§ WHAT IS BEING ASKED
From the first line of the data below, repeat each line exactly until you reach the line with "lifts, False, HEMM)"; include that line too.
================================
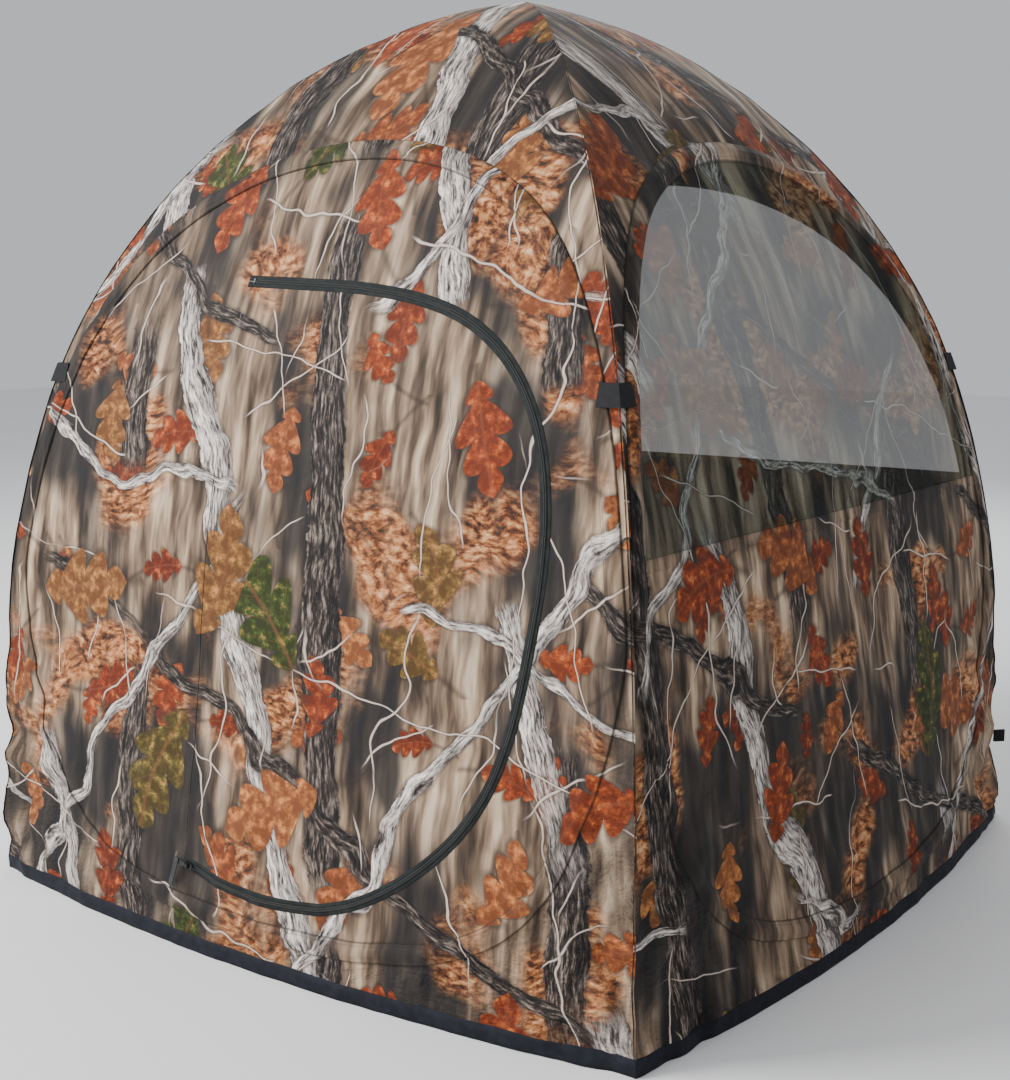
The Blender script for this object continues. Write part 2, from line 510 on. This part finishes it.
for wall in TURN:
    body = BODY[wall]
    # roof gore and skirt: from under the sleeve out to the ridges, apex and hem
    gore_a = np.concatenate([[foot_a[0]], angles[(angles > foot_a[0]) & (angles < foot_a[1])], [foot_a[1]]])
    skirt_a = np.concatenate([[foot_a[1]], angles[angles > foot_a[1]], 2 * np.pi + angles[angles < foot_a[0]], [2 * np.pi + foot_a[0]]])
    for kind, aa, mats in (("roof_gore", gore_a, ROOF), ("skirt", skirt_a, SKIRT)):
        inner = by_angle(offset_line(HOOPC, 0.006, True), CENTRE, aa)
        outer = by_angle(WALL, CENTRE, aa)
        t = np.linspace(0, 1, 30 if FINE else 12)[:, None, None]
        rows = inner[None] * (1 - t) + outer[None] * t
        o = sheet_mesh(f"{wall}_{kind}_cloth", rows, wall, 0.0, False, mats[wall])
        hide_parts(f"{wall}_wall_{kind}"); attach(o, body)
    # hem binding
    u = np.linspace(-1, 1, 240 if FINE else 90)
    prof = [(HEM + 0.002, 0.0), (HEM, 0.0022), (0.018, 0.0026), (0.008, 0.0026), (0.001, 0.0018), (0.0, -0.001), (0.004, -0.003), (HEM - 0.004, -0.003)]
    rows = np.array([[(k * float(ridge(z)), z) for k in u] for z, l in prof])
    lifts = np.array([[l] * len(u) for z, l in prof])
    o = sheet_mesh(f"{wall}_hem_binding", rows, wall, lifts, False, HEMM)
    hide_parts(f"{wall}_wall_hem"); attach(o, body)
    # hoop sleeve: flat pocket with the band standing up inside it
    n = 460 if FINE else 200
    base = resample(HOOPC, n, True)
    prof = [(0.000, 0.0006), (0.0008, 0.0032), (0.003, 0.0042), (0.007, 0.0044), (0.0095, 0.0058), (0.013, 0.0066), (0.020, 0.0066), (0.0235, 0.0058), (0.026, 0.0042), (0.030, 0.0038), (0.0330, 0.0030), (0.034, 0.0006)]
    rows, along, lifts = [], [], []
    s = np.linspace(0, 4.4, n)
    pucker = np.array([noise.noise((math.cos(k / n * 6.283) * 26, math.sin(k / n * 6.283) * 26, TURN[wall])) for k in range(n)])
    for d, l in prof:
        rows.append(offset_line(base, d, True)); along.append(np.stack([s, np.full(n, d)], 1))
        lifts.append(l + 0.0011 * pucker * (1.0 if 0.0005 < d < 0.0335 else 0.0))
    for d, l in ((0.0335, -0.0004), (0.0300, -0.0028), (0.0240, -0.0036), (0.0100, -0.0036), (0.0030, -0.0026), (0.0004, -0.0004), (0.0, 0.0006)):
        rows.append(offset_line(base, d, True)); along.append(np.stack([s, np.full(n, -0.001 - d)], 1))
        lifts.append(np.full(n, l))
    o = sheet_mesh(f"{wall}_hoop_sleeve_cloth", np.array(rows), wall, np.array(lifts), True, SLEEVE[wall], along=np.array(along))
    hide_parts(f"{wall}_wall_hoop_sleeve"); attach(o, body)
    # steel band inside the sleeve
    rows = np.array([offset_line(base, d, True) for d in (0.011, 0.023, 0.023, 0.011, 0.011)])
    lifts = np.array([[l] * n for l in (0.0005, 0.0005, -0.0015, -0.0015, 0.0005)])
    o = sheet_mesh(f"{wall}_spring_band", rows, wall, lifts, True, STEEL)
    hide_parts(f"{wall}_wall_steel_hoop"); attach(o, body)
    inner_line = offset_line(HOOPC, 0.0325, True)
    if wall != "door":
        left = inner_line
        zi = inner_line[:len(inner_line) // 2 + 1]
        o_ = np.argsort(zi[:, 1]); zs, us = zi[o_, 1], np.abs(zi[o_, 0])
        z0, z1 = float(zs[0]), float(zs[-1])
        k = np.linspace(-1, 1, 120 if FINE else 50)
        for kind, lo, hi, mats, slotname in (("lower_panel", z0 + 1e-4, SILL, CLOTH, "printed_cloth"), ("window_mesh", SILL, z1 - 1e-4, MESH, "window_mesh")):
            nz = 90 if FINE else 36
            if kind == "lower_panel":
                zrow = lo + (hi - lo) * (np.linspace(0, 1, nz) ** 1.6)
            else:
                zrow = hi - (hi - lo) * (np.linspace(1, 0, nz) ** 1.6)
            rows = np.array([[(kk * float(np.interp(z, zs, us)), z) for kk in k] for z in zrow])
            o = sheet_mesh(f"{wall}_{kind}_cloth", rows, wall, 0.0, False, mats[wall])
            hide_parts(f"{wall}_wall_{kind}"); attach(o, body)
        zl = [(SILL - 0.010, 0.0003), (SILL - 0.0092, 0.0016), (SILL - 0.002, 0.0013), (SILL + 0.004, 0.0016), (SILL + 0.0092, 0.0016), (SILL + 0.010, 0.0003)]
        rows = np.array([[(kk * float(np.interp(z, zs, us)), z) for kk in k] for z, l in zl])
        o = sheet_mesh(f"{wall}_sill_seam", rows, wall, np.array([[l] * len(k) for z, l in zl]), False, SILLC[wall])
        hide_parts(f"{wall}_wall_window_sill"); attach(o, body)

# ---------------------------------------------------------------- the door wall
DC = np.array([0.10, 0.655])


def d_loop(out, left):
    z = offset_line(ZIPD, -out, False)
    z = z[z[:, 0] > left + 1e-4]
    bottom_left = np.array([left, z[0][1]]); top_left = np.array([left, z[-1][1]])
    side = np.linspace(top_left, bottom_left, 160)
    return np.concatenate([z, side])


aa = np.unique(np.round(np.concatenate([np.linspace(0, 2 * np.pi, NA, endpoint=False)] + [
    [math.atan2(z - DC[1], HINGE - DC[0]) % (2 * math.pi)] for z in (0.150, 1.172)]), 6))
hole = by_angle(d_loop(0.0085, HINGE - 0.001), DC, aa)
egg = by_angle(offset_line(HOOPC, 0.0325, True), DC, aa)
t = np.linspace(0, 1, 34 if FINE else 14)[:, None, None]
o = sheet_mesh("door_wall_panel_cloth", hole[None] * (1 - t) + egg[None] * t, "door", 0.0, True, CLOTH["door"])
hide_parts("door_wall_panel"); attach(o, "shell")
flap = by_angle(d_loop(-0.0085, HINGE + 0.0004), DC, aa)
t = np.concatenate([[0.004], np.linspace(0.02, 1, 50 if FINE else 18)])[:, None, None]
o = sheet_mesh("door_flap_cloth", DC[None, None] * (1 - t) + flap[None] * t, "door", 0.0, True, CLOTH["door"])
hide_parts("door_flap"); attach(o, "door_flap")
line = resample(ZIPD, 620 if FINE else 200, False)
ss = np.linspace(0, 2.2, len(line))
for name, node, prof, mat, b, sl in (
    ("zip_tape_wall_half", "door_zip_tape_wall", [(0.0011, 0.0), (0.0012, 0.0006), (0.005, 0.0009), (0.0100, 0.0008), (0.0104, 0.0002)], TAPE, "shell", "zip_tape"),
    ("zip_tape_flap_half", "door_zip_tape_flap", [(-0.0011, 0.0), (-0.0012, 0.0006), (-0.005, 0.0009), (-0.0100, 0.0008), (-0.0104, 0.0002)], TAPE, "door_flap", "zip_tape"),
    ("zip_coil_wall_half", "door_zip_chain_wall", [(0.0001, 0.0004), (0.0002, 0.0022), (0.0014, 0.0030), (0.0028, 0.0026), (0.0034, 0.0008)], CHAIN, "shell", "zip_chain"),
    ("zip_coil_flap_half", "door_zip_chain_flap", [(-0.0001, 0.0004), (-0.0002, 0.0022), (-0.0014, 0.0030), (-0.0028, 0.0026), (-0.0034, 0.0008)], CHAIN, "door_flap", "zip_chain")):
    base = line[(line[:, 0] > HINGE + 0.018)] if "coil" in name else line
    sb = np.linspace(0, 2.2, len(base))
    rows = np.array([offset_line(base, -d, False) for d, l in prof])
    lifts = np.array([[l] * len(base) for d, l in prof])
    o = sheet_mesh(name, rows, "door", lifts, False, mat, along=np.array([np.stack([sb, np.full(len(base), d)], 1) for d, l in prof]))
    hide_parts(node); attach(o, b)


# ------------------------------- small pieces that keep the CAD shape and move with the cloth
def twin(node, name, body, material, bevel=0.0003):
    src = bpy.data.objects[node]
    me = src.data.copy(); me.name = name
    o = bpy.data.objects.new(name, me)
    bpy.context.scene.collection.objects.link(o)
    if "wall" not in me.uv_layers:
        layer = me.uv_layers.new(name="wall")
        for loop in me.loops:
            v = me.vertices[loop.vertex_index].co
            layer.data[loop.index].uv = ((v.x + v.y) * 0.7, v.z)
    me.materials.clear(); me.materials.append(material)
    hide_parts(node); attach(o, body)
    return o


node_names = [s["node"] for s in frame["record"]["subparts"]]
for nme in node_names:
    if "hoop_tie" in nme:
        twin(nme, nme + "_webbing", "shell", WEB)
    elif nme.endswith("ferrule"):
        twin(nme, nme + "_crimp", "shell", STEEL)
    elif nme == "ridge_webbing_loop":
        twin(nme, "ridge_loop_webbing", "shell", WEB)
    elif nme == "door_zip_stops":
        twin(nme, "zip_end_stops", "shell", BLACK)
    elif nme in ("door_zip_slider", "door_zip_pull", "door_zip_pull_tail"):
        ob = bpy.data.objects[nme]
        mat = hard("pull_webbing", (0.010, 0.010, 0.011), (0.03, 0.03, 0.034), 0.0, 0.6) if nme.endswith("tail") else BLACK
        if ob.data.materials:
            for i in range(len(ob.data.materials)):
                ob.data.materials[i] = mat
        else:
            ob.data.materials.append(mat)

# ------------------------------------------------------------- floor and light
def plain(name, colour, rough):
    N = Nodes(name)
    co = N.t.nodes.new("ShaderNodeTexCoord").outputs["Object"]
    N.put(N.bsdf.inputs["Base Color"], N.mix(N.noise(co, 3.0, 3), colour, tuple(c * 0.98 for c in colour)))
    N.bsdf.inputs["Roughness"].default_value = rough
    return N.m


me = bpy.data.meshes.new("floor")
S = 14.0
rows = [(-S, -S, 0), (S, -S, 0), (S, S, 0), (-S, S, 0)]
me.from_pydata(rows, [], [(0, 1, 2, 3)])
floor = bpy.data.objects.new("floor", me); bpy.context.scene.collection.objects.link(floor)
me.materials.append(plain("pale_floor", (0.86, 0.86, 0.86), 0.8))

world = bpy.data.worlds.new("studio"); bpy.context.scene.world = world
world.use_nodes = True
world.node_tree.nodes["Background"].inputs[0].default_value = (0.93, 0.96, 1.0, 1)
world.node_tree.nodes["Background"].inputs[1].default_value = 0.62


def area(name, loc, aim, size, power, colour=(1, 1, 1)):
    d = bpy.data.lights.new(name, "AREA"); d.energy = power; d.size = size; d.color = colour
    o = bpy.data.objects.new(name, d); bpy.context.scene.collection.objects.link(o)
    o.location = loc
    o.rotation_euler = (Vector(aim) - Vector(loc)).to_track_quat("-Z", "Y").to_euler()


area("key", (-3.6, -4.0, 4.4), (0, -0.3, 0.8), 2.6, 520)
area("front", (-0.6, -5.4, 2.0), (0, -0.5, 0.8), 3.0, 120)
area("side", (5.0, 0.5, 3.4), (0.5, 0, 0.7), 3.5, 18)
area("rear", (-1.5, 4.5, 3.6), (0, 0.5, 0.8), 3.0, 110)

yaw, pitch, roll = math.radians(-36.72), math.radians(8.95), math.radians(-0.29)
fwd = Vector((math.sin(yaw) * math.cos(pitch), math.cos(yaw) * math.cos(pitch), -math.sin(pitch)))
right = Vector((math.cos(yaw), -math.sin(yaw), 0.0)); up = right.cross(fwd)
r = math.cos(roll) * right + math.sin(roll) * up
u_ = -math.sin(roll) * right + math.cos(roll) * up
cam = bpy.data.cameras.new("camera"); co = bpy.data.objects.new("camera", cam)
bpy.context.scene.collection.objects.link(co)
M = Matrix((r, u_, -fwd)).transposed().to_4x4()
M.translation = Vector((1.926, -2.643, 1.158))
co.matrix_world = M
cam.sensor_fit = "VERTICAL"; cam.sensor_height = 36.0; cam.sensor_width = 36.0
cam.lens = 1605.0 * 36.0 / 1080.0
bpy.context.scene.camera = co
================================
§ ANSWER BELOW
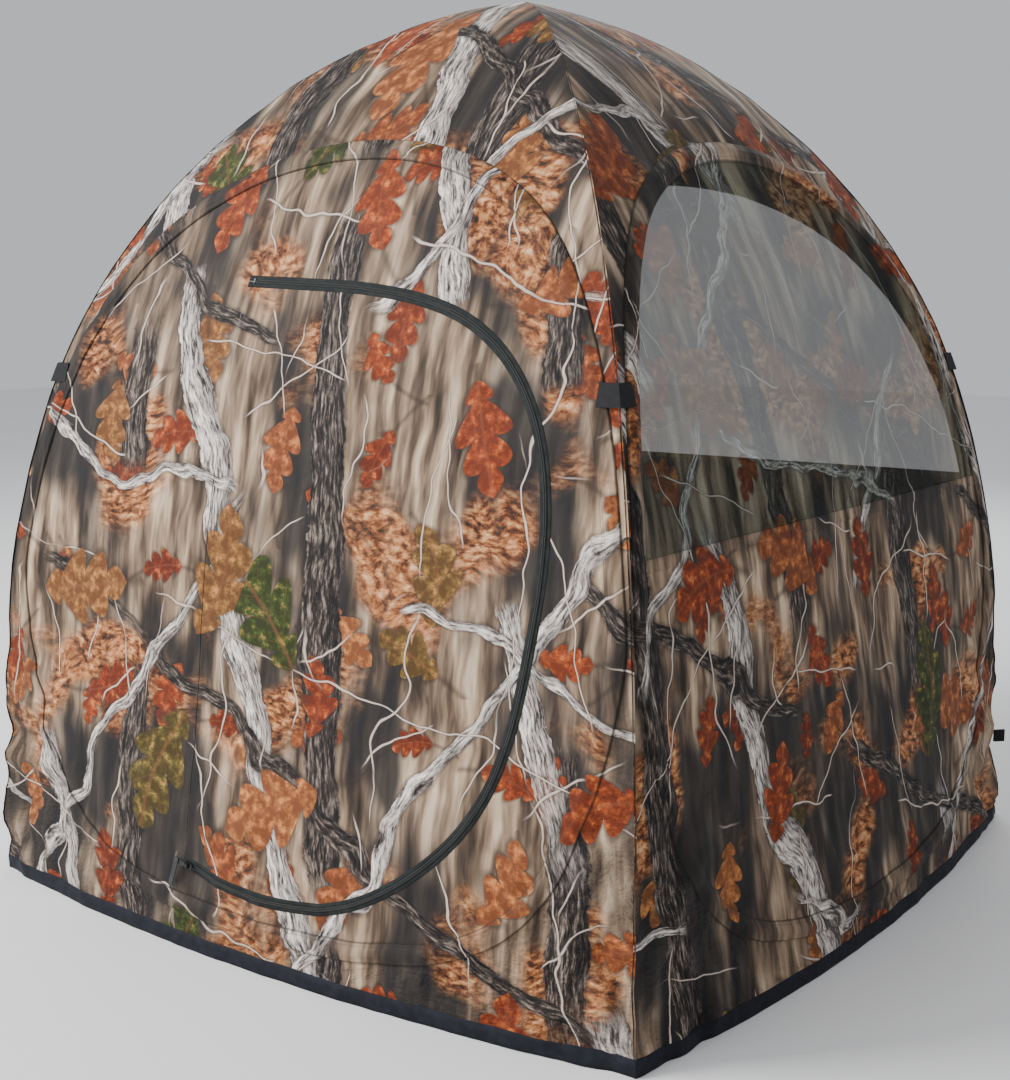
The Blender script for this object continues. Write part 2, from line 510 on. This part finishes it.
for wall in TURN:
    body = BODY[wall]
    # roof gore and skirt: from under the sleeve out to the ridges, apex and hem
    gore_a = np.concatenate([[foot_a[0]], angles[(angles > foot_a[0]) & (angles < foot_a[1])], [foot_a[1]]])
    skirt_a = np.concatenate([[foot_a[1]], angles[angles > foot_a[1]], 2 * np.pi + angles[angles < foot_a[0]], [2 * np.pi + foot_a[0]]])
    for kind, aa, mats in (("roof_gore", gore_a, ROOF), ("skirt", skirt_a, SKIRT)):
        inner = by_angle(offset_line(HOOPC, 0.006, True), CENTRE, aa)
        outer = by_angle(WALL, CENTRE, aa)
        t = np.linspace(0, 1, 30 if FINE else 12)[:, None, None]
        rows = inner[None] * (1 - t) + outer[None] * t
        o = sheet_mesh(f"{wall}_{kind}_cloth", rows, wall, 0.0, False, mats[wall])
        hide_parts(f"{wall}_wall_{kind}"); attach(o, body)
    # hem binding
    u = np.linspace(-1, 1, 240 if FINE else 90)
    prof = [(HEM + 0.002, 0.0), (HEM, 0.0022), (0.018, 0.0026), (0.008, 0.0026), (0.001, 0.0018), (0.0, -0.001), (0.004, -0.003), (HEM - 0.004, -0.003)]
    rows = np.array([[(k * float(ridge(z)), z) for k in u] for z, l in prof])
    lifts = np.array([[l] * len(u) for z, l in prof])
    o = sheet_mesh(f"{wall}_hem_binding", rows, wall, lifts, False, HEMM)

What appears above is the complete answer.